Kanye West recently exposed the systemic racism of abortion when he stated, “Democrats have 'brainwashed' black Americans and effectively forces them to abort their children." After 45 years and 60 million abortions, abortion is now the most systemic institutional racism in the U.S.
Systemic institutional racism has three components: a minority population is oppressed or disproportionately controlled by a majority population based on racial hierarchy/bias/prejudice; it adversely impacts the social-economic, political, and educational equality of minorities; and government, medical, educational, and judicial institutions promote the racism. Abortion exceeds every definition of systemic institutional racism.
Abortion’s primary purpose is population control and in the U.S. the black and brown communities are the populations controlled. Sixty four percent of abortions are performed on black and brown women representing 33 percent of the population. Thirty nine percent of abortions are performed on black women, representing 13 percent of the population and 25 percent are brown women, representing 20 percent of the population. Thirty six million black and brown women have had abortions since Roe V Wade. This is 350,000 – 500,000 minorities per year or 1,300/day (deaths from opioids are 100/day) are aborted. Remember, for every abortion there are two people outside the womb affected. The CDC reports that black women are 3.5 times as likely to have an abortion as white women. These numbers point to a clear systemic institutional racism beyond all others.

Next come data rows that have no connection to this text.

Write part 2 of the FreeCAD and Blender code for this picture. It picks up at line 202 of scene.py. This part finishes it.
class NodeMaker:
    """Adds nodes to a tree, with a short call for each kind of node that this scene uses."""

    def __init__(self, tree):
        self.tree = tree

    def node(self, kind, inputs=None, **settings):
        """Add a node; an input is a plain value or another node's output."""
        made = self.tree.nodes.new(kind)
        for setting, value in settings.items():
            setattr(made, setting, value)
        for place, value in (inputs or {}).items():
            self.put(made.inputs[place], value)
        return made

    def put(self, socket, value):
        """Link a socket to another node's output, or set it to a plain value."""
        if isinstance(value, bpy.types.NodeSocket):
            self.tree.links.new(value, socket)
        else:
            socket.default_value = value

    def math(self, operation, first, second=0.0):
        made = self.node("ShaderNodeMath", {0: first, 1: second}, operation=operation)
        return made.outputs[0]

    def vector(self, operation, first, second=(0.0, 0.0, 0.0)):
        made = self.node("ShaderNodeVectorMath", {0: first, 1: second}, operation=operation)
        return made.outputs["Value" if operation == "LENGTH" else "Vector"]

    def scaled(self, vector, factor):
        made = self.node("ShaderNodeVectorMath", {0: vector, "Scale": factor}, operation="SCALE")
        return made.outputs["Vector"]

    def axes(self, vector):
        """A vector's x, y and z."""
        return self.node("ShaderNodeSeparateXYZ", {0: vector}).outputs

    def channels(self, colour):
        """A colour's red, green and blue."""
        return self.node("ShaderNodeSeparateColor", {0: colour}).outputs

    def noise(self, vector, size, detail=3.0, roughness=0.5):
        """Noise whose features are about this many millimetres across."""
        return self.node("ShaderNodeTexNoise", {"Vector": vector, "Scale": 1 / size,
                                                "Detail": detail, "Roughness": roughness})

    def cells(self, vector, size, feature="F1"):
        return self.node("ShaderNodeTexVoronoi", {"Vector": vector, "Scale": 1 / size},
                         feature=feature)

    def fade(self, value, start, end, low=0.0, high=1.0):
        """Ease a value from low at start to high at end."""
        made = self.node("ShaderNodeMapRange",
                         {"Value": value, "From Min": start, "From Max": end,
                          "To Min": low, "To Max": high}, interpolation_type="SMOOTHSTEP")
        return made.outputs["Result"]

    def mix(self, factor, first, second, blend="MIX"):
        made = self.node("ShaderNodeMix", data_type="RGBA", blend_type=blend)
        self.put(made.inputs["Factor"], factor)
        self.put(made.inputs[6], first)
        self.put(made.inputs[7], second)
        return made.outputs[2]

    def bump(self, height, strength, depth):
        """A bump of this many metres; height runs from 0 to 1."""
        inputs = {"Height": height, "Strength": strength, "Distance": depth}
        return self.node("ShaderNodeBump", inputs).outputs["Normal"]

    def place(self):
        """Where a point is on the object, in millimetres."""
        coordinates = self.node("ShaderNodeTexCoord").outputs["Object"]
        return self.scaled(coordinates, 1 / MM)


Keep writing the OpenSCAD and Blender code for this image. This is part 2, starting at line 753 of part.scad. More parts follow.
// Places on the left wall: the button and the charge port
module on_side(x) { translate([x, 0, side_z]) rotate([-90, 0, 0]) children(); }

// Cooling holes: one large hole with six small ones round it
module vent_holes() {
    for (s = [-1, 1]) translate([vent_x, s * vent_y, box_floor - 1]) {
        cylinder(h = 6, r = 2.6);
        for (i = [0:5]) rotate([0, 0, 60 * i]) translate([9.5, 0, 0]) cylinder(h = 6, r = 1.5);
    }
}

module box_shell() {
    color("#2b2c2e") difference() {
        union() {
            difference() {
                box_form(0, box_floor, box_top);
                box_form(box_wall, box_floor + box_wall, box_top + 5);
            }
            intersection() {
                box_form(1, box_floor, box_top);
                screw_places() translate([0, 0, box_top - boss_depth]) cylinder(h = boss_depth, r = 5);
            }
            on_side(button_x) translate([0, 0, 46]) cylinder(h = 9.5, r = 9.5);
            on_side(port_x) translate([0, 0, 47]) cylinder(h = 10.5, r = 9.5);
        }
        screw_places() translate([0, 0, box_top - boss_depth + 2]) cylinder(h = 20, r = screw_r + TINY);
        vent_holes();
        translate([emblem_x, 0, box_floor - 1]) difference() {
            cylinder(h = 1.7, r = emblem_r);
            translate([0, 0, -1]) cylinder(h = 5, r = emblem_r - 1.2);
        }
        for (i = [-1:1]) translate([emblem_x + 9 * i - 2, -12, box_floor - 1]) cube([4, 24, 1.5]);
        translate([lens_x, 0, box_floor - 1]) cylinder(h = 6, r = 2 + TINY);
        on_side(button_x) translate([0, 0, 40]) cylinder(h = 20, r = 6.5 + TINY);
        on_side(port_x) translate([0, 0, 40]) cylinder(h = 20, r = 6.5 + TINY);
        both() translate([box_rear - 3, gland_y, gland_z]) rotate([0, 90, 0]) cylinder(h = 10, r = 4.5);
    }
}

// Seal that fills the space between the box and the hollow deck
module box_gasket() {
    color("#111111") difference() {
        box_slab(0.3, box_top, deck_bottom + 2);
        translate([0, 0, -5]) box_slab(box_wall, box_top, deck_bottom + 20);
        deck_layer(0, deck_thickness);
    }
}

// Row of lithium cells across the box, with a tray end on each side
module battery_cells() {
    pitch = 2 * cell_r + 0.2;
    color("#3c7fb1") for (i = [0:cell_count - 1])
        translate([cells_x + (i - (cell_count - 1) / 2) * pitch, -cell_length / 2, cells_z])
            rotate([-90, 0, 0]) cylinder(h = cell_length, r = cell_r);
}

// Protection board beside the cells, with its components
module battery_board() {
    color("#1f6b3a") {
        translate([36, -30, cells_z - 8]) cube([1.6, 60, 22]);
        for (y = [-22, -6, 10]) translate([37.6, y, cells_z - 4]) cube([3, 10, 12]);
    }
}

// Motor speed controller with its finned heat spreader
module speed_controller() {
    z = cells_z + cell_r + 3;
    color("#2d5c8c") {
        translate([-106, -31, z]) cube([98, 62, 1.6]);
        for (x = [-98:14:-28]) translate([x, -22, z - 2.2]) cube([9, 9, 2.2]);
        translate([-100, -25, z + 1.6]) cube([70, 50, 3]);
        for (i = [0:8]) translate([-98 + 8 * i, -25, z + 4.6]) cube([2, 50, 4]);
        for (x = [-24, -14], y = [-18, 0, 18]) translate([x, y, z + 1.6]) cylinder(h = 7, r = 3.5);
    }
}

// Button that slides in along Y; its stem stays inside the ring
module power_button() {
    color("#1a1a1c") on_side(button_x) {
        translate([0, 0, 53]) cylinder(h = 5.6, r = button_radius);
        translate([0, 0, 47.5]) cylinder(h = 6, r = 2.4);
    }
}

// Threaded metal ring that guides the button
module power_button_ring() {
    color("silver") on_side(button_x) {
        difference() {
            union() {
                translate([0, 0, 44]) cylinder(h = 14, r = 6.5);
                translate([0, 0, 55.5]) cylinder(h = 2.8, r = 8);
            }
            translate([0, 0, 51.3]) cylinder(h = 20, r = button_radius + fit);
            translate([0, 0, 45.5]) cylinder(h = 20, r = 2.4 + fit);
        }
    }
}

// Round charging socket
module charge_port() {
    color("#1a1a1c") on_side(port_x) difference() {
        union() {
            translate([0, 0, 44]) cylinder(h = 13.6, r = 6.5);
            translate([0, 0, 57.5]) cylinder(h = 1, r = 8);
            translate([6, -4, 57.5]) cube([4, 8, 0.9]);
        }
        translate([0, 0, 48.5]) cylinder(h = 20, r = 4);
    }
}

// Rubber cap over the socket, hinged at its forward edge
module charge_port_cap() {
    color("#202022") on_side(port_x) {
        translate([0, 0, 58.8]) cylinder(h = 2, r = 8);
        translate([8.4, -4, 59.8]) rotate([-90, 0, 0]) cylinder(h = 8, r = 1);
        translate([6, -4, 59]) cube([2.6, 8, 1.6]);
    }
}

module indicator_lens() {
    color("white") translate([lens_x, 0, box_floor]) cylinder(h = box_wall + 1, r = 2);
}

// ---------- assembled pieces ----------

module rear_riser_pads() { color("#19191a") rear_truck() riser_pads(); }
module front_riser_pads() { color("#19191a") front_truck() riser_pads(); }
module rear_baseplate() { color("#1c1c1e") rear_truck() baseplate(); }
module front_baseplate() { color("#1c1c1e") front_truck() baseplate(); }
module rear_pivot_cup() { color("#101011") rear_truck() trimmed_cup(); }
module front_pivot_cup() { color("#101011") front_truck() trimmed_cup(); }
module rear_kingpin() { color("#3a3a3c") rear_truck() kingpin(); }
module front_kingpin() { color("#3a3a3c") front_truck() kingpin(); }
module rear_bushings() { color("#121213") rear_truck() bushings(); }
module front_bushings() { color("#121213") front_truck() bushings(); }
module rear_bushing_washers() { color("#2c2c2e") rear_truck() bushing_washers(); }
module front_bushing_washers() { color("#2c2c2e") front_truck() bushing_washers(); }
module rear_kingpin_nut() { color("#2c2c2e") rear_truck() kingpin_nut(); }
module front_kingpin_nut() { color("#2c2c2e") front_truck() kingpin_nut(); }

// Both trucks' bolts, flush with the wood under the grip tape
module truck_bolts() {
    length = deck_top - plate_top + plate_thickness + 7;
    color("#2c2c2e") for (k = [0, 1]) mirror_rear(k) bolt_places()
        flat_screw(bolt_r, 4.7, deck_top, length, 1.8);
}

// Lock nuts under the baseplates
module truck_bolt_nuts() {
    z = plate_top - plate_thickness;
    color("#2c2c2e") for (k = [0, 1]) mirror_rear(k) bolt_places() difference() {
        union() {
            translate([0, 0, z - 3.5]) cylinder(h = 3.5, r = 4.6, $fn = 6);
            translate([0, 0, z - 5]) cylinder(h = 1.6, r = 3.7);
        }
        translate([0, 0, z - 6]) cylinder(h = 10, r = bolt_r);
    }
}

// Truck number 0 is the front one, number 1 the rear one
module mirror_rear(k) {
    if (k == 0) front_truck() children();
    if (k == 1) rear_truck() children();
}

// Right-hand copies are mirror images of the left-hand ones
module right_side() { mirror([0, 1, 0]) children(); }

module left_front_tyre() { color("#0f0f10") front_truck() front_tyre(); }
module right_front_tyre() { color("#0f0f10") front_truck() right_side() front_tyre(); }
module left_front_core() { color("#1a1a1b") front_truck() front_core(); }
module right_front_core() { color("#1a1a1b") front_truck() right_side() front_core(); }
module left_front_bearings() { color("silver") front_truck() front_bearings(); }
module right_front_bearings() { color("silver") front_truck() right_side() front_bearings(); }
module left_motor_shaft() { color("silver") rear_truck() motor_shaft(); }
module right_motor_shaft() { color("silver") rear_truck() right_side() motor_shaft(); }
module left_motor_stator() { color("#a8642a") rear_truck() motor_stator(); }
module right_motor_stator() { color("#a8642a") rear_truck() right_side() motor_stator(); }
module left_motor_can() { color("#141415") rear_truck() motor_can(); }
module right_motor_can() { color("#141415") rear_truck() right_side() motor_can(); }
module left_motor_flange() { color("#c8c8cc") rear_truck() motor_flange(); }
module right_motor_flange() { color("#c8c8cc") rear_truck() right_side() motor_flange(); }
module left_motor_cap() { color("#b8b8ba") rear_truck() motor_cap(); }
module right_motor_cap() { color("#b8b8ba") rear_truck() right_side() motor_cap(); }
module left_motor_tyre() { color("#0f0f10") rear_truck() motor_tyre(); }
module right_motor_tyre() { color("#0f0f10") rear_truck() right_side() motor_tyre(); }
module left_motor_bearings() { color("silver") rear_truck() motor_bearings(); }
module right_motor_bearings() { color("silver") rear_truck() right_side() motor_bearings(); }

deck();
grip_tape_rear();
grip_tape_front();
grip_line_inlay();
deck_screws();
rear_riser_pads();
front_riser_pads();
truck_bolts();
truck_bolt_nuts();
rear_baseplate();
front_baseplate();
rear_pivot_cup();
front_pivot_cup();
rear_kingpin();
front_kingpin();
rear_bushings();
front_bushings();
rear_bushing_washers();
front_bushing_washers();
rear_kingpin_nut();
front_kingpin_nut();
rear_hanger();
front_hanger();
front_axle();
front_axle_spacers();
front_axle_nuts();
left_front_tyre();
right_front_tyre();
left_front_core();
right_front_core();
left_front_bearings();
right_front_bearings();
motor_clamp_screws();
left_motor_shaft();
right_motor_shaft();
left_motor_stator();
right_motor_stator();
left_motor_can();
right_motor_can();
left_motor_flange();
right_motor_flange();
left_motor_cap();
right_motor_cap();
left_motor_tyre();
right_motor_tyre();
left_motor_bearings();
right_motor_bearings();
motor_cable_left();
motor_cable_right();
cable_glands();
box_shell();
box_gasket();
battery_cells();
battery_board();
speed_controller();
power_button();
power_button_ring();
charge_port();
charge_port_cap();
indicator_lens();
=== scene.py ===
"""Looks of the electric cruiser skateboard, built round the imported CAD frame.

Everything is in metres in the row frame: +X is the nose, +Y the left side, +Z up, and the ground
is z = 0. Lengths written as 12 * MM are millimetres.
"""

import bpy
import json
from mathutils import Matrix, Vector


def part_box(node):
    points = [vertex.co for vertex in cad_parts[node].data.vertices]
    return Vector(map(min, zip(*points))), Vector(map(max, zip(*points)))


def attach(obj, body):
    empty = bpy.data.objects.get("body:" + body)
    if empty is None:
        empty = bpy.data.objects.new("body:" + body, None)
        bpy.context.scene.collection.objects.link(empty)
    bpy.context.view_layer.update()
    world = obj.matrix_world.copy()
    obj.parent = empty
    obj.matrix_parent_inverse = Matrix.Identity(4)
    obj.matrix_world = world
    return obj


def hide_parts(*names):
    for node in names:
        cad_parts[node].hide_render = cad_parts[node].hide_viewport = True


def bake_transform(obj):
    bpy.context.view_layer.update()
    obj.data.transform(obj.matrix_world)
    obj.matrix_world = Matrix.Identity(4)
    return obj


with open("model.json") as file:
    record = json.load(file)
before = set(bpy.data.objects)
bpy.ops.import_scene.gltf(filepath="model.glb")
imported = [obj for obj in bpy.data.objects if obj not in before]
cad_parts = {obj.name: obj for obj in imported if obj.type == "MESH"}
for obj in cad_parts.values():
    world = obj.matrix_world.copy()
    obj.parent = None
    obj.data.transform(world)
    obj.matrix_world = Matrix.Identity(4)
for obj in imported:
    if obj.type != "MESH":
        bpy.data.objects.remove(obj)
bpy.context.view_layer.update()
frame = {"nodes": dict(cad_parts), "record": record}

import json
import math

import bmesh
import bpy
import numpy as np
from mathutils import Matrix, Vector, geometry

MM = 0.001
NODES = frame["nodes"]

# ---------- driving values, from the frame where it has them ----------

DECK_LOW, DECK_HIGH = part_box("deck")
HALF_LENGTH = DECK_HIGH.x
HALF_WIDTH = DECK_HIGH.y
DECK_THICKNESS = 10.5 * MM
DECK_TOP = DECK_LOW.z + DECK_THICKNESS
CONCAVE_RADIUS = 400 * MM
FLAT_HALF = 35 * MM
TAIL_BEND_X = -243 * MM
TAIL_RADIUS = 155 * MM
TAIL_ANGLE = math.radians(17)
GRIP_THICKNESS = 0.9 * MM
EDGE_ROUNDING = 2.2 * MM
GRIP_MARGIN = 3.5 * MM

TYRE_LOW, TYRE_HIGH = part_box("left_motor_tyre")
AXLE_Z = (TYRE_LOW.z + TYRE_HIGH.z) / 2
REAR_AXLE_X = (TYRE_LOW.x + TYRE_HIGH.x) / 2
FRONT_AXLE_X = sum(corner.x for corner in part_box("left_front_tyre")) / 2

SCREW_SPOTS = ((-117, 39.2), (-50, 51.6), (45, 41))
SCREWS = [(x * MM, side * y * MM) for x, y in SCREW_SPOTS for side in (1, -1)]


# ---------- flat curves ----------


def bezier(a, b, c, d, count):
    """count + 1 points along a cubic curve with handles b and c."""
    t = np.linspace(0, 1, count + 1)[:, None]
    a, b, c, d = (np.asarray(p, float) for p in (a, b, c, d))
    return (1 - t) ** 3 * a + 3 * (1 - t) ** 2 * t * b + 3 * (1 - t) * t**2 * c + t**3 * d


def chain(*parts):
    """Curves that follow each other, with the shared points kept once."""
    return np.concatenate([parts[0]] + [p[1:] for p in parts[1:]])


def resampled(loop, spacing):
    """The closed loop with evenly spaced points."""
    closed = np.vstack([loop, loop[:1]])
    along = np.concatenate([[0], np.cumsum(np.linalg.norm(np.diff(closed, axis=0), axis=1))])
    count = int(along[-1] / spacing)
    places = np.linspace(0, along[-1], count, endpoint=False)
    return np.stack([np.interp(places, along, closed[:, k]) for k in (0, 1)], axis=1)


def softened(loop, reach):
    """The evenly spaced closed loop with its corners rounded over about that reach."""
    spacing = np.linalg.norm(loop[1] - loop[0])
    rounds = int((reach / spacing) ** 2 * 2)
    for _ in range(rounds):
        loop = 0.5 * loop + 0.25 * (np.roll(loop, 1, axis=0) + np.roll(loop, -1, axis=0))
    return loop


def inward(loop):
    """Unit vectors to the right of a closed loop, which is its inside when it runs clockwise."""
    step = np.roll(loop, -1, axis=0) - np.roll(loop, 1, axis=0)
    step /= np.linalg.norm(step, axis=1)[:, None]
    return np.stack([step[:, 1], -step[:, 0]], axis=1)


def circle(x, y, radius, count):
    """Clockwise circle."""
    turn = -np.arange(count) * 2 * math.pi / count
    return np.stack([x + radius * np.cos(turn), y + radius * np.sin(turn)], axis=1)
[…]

A successful Christian black woman in her mid-30’s shared her story how at 18 she was pregnant and thought she was in love, only to find out that he didn't love her and he didn't want a child or a relationship. Her "boyfriend" pressured her to have an abortion. She went to a Planned Parenthood Center and was asked, “If you cannot afford diapers how can you afford a baby"? This question is used to manipulate women into having abortions. This question devalues human life to the price of diapers. It is not a health care question, and it targets “poor women and women of color,” which is racism. This is played out thousands of times every day.
Abortion advocates use the phrase, "we want poor women and women of color to have access to abortions” to defend their actions. Planned Parenthood’s major objection to closing abortion clinics is because it will be a hardship on “poor women and women of color”. Rep Steve Cohen (D-Tenn.) refers to abortion as racism when he proclaims that the Hyde Amendment, which prevents the use of federal funds for abortion except to save the life of the woman or if the pregnancy arises from incest or rape, is racist.
Democratic candidates for president want to overturn the Hyde Amendment so poor women and women of color will have more access to abortions. Bernie Sanders responded to a question about climate change by advocating that “poor women in third world countries (women of color) should have access to abortion” to help control the population for climate change.
Rep. Ilhan Omar (D-Minn.), Rep. Rashida Tliab (D-Mich.), Rep. Alexandria Ocasio-Cortez (D-NY), and Rep. Ayanna Pressley (D-Mass.) want free abortions for undocumented immigrants, who are 90 percent “poor women and women of color”. There were more black babies aborted in New York last year than were born, and the governor just signed and celebrated a bill for late-term abortions that statistically will abort more black babies.
Abortion is a major reason African Americans are not the majority-minority in the U.S. Systemic institutional racism of abortion must be addressed or it will continue to epidemically oppress the economic, political, and educational landscape of minorities for generations. Kanye is right, there is a disproportionate targeting of black and brown women to have an abortion. Here’s a challenge: find another systemic institutional racism that is comparable to the devastating impact of abortion.
Alex Clayton is pastor of the Northtown Church in Milwaukee, Wisconsin. Northtown is a multiethnic congregation (58 percent African American) in one of the most segregated cities in the United States.